Mit solchen Schwächen – Eitelkeit, Geschwätzigkeit, Trägheit – galt der Narr lange als Symbol der Sündhaftigkeit. Oft wurde er in religiösen Darstellungen mit dem Teufel verbunden. Erste Zeugnisse seiner Gestalt stammen aus dem Hochmittelalter, literarisch tritt er vor allem im 14. und 15. Jahrhundert hervor.
Der Narr nahm es mit der Wahrheit nicht so genau
Zwei Gemälde zeigen den Narren in typischer Pose – mit zwei Fingern vor dem Gesicht. „Ein beliebtes Motiv“, sagt Hesse. „Es zeigte, dass der Narr es mit der Wahrheit nicht so genau nahm.“ Nur er durfte sich am Hof erlauben, auch einmal „fünfe gerade sein zu lassen“. Doch sein Status blieb heikel: Kein Höfling stand dem Fürsten näher, und keiner riskierte mehr, dessen Geduld zu strapazieren.
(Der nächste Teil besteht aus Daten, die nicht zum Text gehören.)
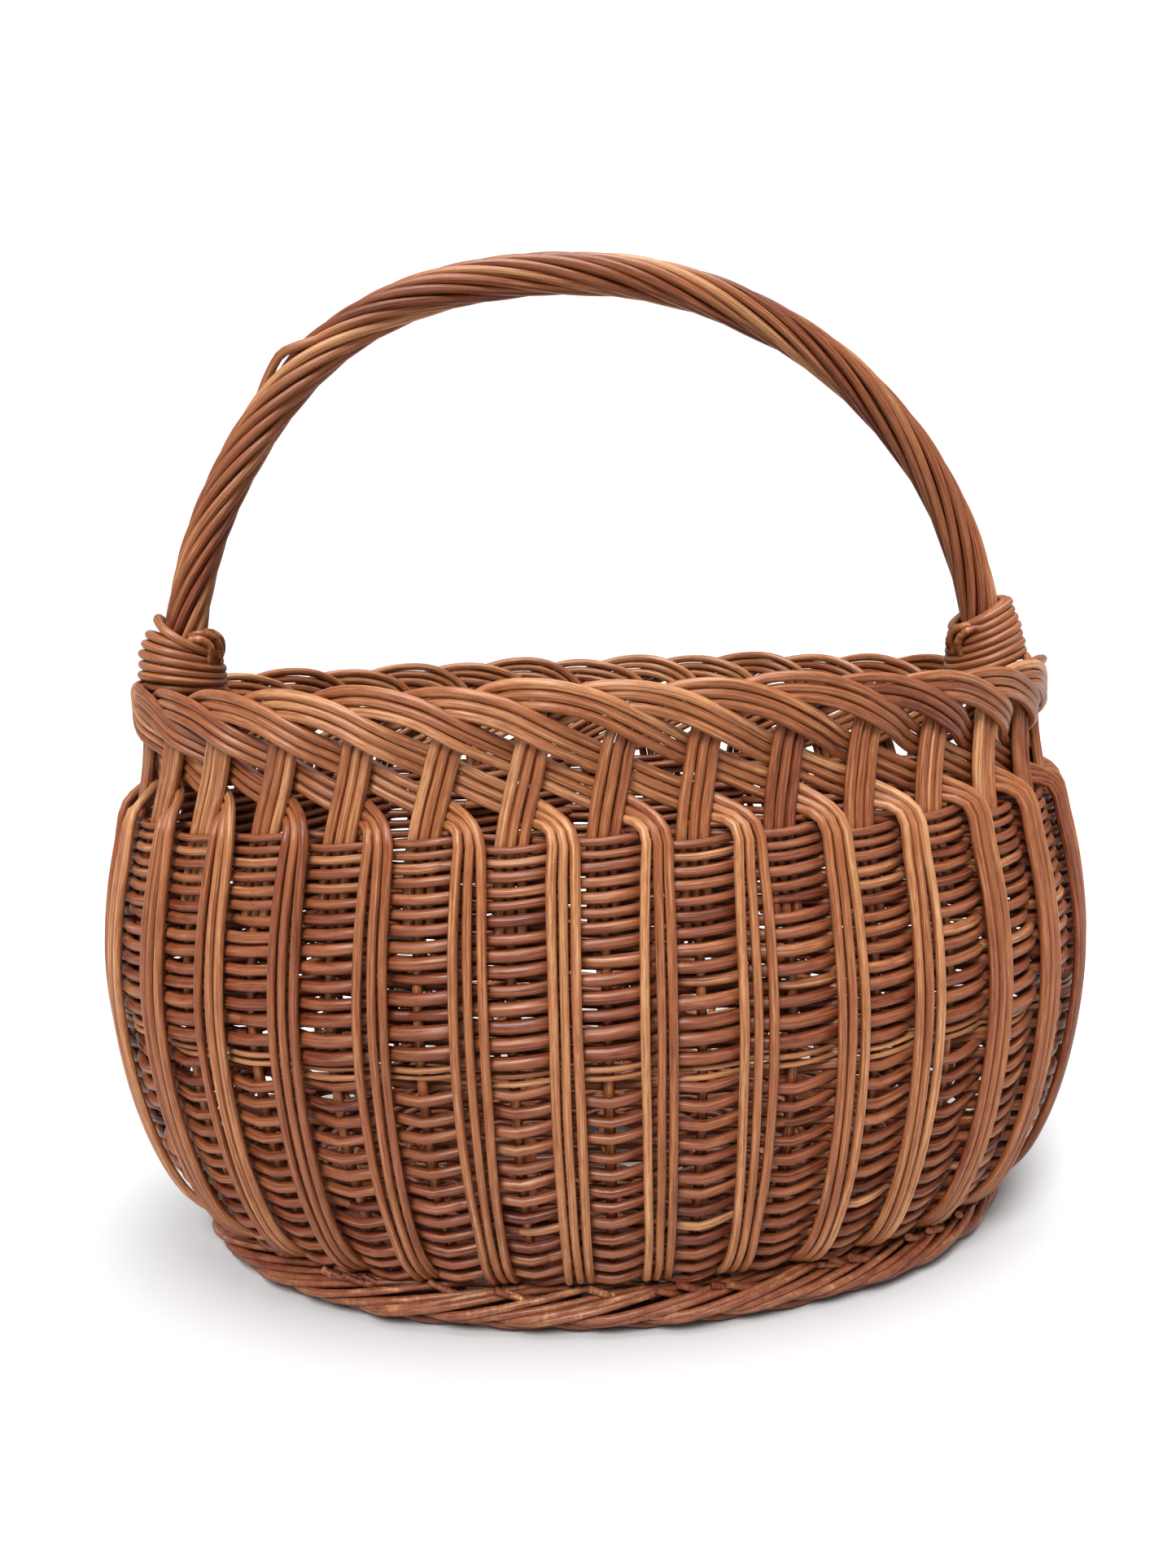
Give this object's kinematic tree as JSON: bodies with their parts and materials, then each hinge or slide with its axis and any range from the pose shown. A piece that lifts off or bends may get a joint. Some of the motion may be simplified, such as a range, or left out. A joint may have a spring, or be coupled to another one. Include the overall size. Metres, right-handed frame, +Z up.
{
  "type": "oval wicker basket with handle",
  "caption": "Oval woven willow basket with a bellied side, open scalloped border, outer ribs, roped foot and a fixed roped bow handle.",
  "frame": {"origin": "on the floor under the middle of the foot", "axes": "+X along the basket's length and the handle, +Y to the back, +Z up"},
  "size_m": [0.4378, 0.2752, 0.4232],
  "materials": {
    "border_rods": "satin buff willow rods",
    "weavers": "satin woven willow",
    "thin_weavers": "thin pale willow",
    "foot_rods": "satin dark willow",
    "stakes": "matte willow",
    "handle_rods": "satin willow, worn smooth",
    "binding_rods": "satin willow"
  },
  "bodies": {
    "root": {"base_long_sticks": "stakes", "base_cross_sticks": "stakes", "base_weave": "weavers", "foot_border": "foot_rods", "side_weave_lower": "weavers", "side_change_band": "thin_weavers", "side_weave_upper": "weavers", "handle_bow": "stakes", "handle_binding_left": "binding_rods", "handle_binding_right": "binding_rods", "strand_01": "border_rods", "strand_02": "border_rods", "strand_03": "border_rods", "strand_04": "border_rods", "strand_05": "border_rods", "strand_06": "border_rods", "strand_07": "border_rods", "strand_08": "border_rods", "strand_09": "border_rods", "strand_10": "border_rods", "strand_11": "border_rods", "strand_12": "border_rods", "strand_13": "border_rods", "strand_14": "border_rods", "strand_15": "border_rods", "strand_16": "border_rods", "strand_17": "border_rods", "strand_18": "border_rods", "strand_19": "border_rods", "strand_20": "border_rods", "strand_21": "border_rods", "strand_22": "border_rods", "strand_23": "border_rods", "strand_24": "border_rods", "strand_25": "border_rods", "strand_26": "border_rods", "strand_27": "border_rods", "strand_28": "border_rods", "strand_29": "border_rods", "strand_30": "border_rods", "strand_31": "border_rods", "strand_32": "border_rods", "handle_rod_01": "handle_rods", "handle_rod_02": "handle_rods", "handle_rod_03": "handle_rods", "handle_rod_04": "handle_rods", "handle_rod_05": "handle_rods", "handle_rod_06": "handle_rods", "handle_rod_07": "handle_rods", "handle_rod_08": "handle_rods", "handle_rod_09": "handle_rods", "handle_rod_10": "handle_rods"}
  },
  "joints": []
}
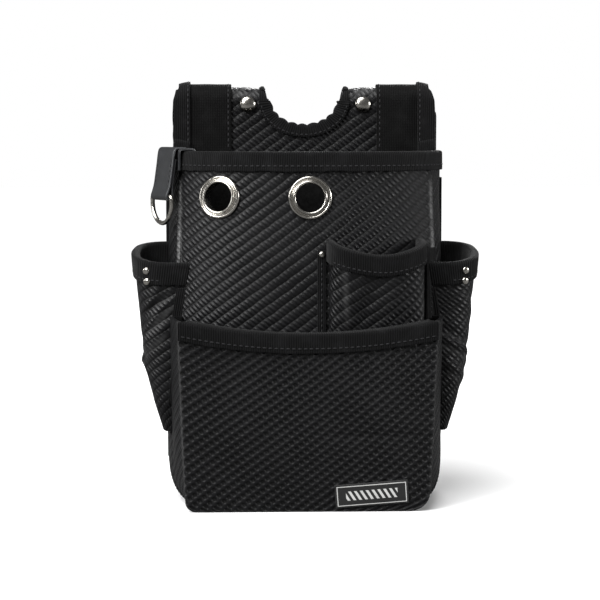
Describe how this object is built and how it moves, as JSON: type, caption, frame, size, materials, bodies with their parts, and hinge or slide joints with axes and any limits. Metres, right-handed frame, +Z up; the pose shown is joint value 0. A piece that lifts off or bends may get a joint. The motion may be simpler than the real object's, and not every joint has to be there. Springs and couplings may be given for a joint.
{
  "type": "tool pouch",
  "caption": "Two-stage electrician's belt pouch in embossed black leather, with belt loops, side pockets, a small front pocket, eyelets and a hanging D-ring.",
  "frame": {"origin": "under the middle of the whole pouch, on the surface that it stands on", "axes": "+Z up, -Y the front with the eyelets and the lower pouch, +X to the viewer's right of the front"},
  "size_m": [0.2492, 0.1231, 0.3],
  "materials": {
    "twill_leather": "embossed diagonal twill, semi-gloss",
    "lattice_leather": "embossed fine lattice, semi-gloss",
    "binding_tape": "ribbed woven tape, matt",
    "webbing": "woven belt webbing, matt",
    "board": "matt sheet",
    "nickel": "polished nickel plate",
    "strap_leather": "plain grained, semi-gloss",
    "label_cloth": "woven patch"
  },
  "bodies": {
    "pouch": {"back_panel": "twill_leather", "left_belt_loop": "twill_leather", "right_belt_loop": "twill_leather", "front_panel": "twill_leather", "left_gusset": "twill_leather", "right_gusset": "twill_leather", "bottom_panel": "twill_leather", "lower_left_gusset": "twill_leather", "lower_right_gusset": "twill_leather", "lower_floor_strip": "twill_leather", "small_pocket": "twill_leather", "left_side_pocket": "twill_leather", "right_side_pocket": "twill_leather", "lower_front_panel": "lattice_leather", "left_back_binding": "binding_tape", "right_back_binding": "binding_tape", "left_loop_edge_tape": "binding_tape", "right_loop_edge_tape": "binding_tape", "left_inner_edge_tape": "binding_tape", "right_inner_edge_tape": "binding_tape", "notch_binding": "binding_tape", "rim_end_tabs": "binding_tape", "main_rim_binding": "binding_tape", "lower_rim_binding": "binding_tape", "small_pocket_binding": "binding_tape", "small_pocket_tabs": "binding_tape", "left_side_pocket_binding": "binding_tape", "right_side_pocket_binding": "binding_tape", "left_side_seam_tape": "binding_tape", "right_side_seam_tape": "binding_tape", "left_loop_webbing": "webbing", "right_loop_webbing": "webbing", "back_board": "board", "bottom_board": "board", "dome_rivets": "nickel", "dome_rivet_backs": "nickel", "eyelets": "nickel", "eyelet_washers": "nickel", "small_pocket_rivet": "nickel", "side_pocket_rivets": "nickel", "ring_strap_anchor": "strap_leather", "label": "label_cloth"},
    "strap": {"ring_strap": "strap_leather"},
    "ring": {"d_ring": "nickel"}
  },
  "joints": [
    {"name": "strap_flex", "type": "hinge", "parent": "pouch", "child": "strap", "pos_m": [-0.0976, 0.00504, 0.2506], "axis": [-0.5, 0.866, 0], "range_deg": [-4, 110]},
    {"name": "ring_swing", "type": "hinge", "parent": "strap", "child": "ring", "pos_m": [-0.10207, 0.00246, 0.21801], "axis": [-0.5, 0.866, 0], "range_deg": [-8, 110]}
  ]
}
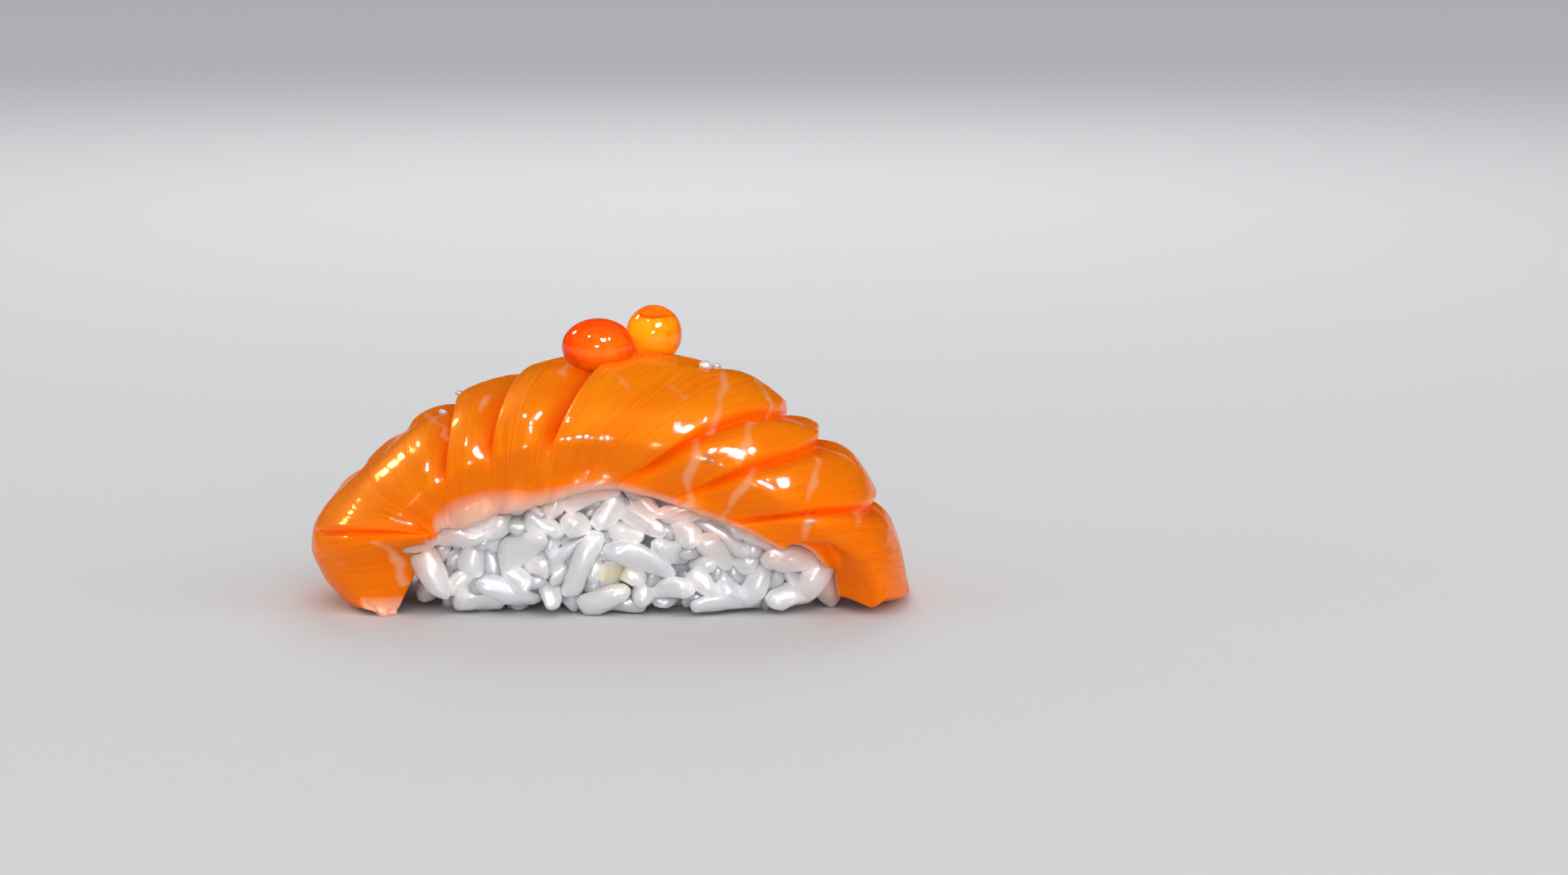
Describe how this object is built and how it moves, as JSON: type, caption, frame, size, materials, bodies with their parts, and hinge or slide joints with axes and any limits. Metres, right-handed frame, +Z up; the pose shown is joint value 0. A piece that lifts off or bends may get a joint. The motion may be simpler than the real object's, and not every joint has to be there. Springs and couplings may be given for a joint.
{
  "type": "salmon nigiri",
  "caption": "Salmon nigiri: a scored slice of raw salmon draped over a pressed block of rice, with salmon roe on top.",
  "frame": {"origin": "on the table, under the middle of the whole nigiri", "axes": "+X along the slice from its curled end to its open end, +Y to the back, +Z up"},
  "size_m": [0.0688, 0.0298, 0.0334],
  "materials": {
    "salmon": "wet, translucent raw salmon with pale fat lines",
    "rice": "moist, translucent cooked white rice",
    "roe": "clear orange roe with a smooth skin"
  },
  "bodies": {
    "root": {"salmon": "salmon", "rice": "rice", "roe_left": "roe", "roe_right": "roe"}
  },
  "joints": []
}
Zu sehen sind in der Ausstellung auch Auszüge aus Sebastian Brants Moralsatire „Das Narrenschiff“ (1494), einem Bestseller seiner Zeit. Darin verspottete er die Laster seiner Mitmenschen. Ergänzt werden die Textpassagen durch Holzschnitte von Albrecht Dürer, die den Narren als „Folterer Christi“ zeigen.
Im 19. Jahrhundert wandelte sich das Bild vom sündhaften Regelbrecher zur fröhlichen Figur der romantisch-bürgerlichen Fastnacht. Heute steht die Freude im Mittelpunkt, doch die Symbolik bleibt: Der Narr darf einmal im Jahr die gesellschaftlichen Regeln brechen und Missstände beim Namen nennen, quasi als Ventil vor der Fastenzeit.
Narrenfreiheit
Der Begriff Narrenfreiheit ist bis heute allgemein gebräuchlich, und insbesondere an Fastnacht sind vielerorts die Narren los. Die Ausstellung „Narrenfreiheit!? Eine kleine Geschichte des Regelbruchs“ in der Badischen Landesbibliothek verfolgt deshalb die Narrenidee von den Psaltern des ausgehenden Mittelalters bis zu den Karnevalszeitungen der Moderne. Sie ist noch bis zum 21. Februar in Karlsruhe zu sehen.